For the Lord disciplines the one he loves, and chastises every son whom he
receives.’
“It
is for discipline that you have to endure. God is treating you as sons. For
what son is there whom his father does not discipline? If you are left without
discipline, in which all have participated, then you are illegitimate children
and not sons. Besides this, we have had earthly fathers who disciplined us and
we respected them. Shall we not much more be subject to the Father of spirits
and live? For they disciplined us for a short time as it seemed best to them,
but he disciplines us for our good, that we may share his holiness.

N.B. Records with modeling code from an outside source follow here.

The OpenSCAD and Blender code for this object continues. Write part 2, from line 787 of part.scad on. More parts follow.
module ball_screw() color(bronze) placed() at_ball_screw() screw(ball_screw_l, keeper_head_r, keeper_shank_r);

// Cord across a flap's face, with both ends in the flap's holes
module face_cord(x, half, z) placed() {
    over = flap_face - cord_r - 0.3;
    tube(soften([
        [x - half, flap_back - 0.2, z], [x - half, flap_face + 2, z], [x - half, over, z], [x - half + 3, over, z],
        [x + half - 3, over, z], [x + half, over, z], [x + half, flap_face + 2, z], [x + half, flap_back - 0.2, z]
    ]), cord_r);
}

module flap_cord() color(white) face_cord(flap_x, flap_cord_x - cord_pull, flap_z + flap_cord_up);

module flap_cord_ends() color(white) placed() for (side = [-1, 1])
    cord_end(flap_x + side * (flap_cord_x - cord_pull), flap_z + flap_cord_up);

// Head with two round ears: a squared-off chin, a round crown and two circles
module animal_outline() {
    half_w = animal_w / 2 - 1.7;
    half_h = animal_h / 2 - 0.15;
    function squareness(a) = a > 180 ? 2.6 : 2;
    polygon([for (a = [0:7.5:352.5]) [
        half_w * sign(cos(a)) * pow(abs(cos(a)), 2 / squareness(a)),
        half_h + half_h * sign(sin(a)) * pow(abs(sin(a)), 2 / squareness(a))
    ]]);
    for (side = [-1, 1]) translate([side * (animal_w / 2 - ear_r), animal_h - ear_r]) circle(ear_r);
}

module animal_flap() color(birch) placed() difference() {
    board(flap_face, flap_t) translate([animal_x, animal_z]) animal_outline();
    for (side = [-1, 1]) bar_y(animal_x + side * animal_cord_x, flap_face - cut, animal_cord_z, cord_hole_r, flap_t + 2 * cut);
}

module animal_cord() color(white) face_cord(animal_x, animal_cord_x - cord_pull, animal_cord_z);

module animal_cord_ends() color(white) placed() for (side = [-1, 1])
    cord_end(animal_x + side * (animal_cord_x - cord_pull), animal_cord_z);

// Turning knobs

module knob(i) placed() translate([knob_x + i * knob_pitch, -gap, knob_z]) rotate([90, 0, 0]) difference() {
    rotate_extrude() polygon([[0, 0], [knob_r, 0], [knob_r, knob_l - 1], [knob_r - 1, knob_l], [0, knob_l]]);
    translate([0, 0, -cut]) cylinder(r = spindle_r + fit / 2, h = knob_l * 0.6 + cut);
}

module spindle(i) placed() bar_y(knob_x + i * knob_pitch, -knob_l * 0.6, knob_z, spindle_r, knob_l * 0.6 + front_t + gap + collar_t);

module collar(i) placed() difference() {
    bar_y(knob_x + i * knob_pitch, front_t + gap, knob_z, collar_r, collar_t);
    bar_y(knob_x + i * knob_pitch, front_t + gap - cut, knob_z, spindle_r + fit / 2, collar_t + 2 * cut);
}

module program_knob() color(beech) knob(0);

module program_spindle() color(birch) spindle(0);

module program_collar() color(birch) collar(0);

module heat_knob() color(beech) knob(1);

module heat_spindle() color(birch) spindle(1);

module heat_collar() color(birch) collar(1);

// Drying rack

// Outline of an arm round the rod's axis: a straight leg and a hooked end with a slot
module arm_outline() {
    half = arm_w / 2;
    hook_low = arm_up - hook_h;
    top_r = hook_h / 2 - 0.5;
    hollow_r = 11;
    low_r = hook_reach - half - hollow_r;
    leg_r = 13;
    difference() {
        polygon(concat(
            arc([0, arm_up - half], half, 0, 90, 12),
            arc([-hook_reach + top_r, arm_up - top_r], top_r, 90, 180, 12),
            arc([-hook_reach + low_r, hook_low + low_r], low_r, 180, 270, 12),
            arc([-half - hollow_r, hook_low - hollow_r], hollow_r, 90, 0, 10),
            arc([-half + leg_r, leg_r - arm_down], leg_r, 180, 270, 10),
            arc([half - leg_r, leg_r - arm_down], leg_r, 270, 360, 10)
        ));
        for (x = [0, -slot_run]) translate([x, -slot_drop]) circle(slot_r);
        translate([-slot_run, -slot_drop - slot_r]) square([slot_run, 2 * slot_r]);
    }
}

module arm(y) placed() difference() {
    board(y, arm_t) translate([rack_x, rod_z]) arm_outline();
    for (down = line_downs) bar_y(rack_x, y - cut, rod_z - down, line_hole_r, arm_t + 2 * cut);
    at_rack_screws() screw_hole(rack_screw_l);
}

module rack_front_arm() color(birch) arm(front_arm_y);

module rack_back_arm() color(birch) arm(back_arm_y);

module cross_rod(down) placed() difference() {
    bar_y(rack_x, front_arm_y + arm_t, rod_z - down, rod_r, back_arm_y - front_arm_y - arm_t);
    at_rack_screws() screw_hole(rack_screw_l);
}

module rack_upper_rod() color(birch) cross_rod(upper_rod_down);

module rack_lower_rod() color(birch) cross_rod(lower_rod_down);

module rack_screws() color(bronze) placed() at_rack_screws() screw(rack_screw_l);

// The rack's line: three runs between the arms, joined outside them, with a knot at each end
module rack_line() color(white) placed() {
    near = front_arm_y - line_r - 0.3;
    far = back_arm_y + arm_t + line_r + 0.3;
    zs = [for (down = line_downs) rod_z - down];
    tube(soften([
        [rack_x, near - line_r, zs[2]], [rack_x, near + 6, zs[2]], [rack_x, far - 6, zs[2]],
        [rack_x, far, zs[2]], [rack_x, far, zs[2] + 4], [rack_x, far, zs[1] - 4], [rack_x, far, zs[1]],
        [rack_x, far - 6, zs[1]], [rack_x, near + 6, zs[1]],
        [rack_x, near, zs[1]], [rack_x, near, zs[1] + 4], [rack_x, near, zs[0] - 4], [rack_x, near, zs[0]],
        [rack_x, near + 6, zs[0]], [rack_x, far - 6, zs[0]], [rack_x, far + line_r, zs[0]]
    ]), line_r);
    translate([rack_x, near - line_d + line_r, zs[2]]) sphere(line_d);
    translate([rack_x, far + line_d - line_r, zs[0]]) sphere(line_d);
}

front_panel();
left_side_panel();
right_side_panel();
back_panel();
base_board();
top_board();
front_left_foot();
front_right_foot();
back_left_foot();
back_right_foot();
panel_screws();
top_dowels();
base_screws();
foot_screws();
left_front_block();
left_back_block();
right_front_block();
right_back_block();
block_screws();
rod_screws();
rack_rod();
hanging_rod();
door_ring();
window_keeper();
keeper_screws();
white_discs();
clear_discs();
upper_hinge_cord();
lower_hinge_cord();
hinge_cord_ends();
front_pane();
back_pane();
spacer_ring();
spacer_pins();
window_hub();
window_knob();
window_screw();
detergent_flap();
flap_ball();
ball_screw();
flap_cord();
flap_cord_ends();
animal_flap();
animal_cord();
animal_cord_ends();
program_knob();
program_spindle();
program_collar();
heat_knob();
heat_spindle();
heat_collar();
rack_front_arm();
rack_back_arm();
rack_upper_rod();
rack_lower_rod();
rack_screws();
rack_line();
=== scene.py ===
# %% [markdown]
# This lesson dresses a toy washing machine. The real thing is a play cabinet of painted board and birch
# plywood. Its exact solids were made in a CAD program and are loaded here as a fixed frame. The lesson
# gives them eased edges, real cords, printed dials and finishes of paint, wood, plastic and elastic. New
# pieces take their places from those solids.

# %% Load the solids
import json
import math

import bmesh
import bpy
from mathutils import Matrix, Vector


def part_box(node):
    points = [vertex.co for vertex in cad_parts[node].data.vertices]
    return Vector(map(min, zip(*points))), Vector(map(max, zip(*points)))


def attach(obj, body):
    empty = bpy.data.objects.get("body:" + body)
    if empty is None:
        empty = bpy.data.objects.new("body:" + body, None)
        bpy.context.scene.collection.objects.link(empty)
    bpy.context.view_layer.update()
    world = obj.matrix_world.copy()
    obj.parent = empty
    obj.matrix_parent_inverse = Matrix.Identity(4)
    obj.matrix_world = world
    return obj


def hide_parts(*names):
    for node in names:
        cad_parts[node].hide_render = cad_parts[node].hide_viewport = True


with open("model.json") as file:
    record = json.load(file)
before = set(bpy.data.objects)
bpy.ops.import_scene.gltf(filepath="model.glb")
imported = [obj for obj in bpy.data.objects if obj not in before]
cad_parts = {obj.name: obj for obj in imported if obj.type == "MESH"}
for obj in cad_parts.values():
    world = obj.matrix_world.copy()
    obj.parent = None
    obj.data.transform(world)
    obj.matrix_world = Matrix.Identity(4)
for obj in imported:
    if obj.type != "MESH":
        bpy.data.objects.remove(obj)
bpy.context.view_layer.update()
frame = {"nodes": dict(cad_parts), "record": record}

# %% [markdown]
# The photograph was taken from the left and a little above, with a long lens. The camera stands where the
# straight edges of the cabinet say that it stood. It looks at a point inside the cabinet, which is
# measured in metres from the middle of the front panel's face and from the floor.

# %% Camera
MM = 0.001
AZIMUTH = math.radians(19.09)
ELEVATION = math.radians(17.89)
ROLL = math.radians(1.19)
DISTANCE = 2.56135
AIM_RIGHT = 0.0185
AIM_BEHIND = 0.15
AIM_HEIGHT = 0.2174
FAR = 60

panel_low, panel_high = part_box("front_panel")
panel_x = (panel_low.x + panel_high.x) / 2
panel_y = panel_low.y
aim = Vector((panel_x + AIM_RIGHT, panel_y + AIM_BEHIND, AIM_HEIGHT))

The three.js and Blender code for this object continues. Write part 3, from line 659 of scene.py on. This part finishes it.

For the
moment all discipline seems painful rather than pleasant, but later it yields
the peaceful fruit of righteousness to those who have been trained by it”
(Hebrews 12:5-11, ESV).
The
question becomes, do we receive the discipline and grow from it – become the
men and women that God wants us to be – or do we become angry and worsen under
the Hand of God?
Jerusalem
worsens.
“So
he poured on him the heat of his anger and the might of battle; it set him on
fire all around, but he did not understand; it burned him up, but he did not
take it to heart.”
God
says He poured out His Wrath on Jerusalem and disciplined her in war and
actually set her on fire, but she still wouldn’t listen. She wouldn’t repent. She wouldn’t take the discipline to heart.
What
is the point of discipline?
Restoration. If there is no
restoration after discipline taken to heart, all you have is abuse. Discipline is given by One Who wants us to
return – to become conformed to the Image of His Son.
That
doesn’t make it easy or enjoyable – the author of Hebrews has already said
that. But once you are spanked or given
your time-out, you should return more obedient and to the arms of those who
love you.
This
is the judgment that hangs over the whole world – God has given His Law for us
to love and to see Jesus in and to obey – and if we do not, He disciplines us
in whatever way He deems best. And if we
do not respond by being repentant and striving to better follow God –
ultimately, if we shake our fist at God and say that Jesus is not the Savior,
He will give us over to the fire for all of eternity.
So,
let us remember that God disciplines His people because He loves us and wants
us to be restored and to progress in the holiness we are called to.
When
we suffer, let us turn to the One Who is Sovereign over all and seek His face
for wisdom and endurance and for growth.
Let
us not resent our discipline but be thankful when we are restored and become
more the man or woman God has called us to be.
Let
us pray:
Almighty
God, as we look at our text this morning, we find two things that we do not
naturally believe: Your Law is good and
beautiful, and Your discipline is good and for our restoration and growth. Help us to learn and to obey all that You
have said and help us to respond rightly when You Fatherly Hand disciplines
us. Help us to have hope and joy by
knowing that You are Sovereign over all of history – even our very lives –
nothing escapes You, and nothing is out of Your control. In Jesus’ Name, Amen.